Antoni Parellada and usεr11852 had very good answer. I will address your question for coding perspective with R.

ANOVA tells you nothing about the coefficients of the linear model. So how is linear regression the same as ANOVA?

In fact, we can aov function in R can be used as same as lm. Here are some examples.

> lm_fit=lm(mpg~as.factor(cyl),mtcars)

> aov_fit=aov(mpg~as.factor(cyl),mtcars)

> coef(lm_fit)
(Intercept) as.factor(cyl)6 as.factor(cyl)8
26.663636       -6.920779      -11.563636

> coef(aov_fit)
(Intercept) as.factor(cyl)6 as.factor(cyl)8
26.663636       -6.920779      -11.563636

> all(predict(lm_fit,mtcars)==predict(aov_fit,mtcars))
[1] TRUE


As you can see, not only we can get coefficient from ANOVA model, but also we can use it for prediction, just like the linear model.

If we check the help file for aov function it says

This provides a wrapper to lm for fitting linear models to balanced or unbalanced experimental designs. The main difference from lm is in the way print, summary and so on handle the fit: this is expressed in the traditional language of the analysis of variance rather than that of linear models.
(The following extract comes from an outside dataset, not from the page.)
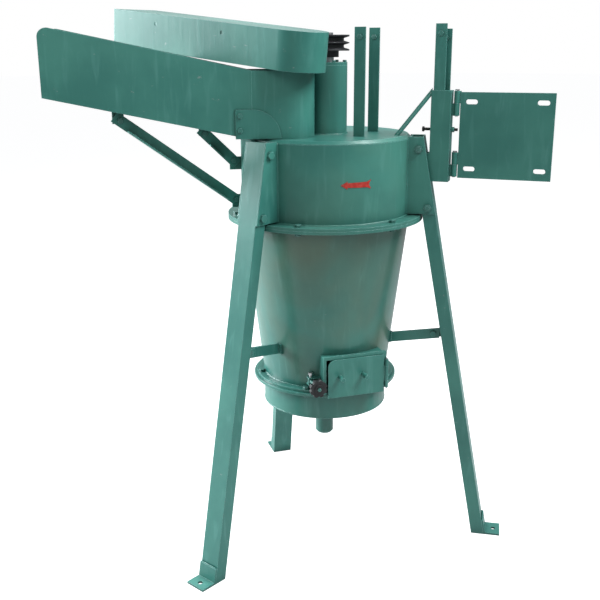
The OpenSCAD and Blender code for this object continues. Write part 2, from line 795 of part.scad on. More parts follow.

If we take all data entries and arrange them into one single column Y, with the rest of the columns being indicator variables 1{ith data is element of the jth column in the original anova arrangement} then by taking a simple linear regression of Y on any of the other columns (say column B), you should obtain the same DF, SS, MS and F test statistic as in your ANOVA problem.

Thus ANOVA can be 'treated as' Linear Regression by writing the data with binary variables. Also note that the coefficient of regression for, say, a regression of Y on B should be the same as the avg. of the column B, computed with the original data.